— Begin Data lines —

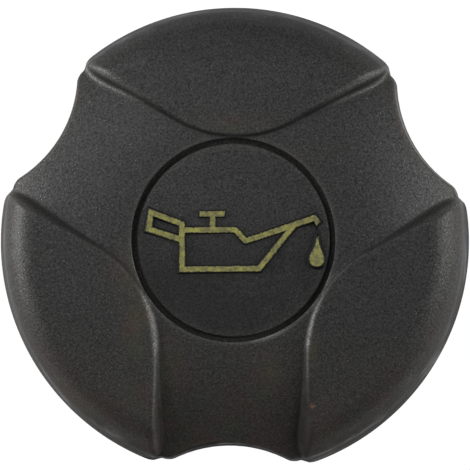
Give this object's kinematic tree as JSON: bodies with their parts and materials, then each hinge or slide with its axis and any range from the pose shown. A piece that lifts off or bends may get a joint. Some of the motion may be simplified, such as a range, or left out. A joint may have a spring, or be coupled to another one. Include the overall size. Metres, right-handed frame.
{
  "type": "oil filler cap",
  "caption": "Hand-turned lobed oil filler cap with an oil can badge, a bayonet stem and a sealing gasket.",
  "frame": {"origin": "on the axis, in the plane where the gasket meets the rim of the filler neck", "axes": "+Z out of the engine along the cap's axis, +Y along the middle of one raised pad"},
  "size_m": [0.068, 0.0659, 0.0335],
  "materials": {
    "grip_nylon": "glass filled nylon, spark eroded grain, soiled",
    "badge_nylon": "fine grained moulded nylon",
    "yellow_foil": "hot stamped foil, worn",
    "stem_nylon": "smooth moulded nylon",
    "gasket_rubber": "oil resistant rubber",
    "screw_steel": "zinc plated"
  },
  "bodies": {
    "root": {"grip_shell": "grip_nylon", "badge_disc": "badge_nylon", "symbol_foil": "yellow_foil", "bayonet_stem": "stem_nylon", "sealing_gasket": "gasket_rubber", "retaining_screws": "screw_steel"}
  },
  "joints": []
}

— End Data lines —

Your instructions: Which lines hold the word "materials"? Show each one.

Problem solution:
Give this object's kinematic tree as JSON: bodies with their parts and materials, then each hinge or slide with its axis and any range from the pose shown. A piece that lifts off or bends may get a joint. Some of the motion may be simplified, such as a range, or left out. A joint may have a spring, or be coupled to another one. Include the overall size. Metres, right-handed frame.
  "materials": {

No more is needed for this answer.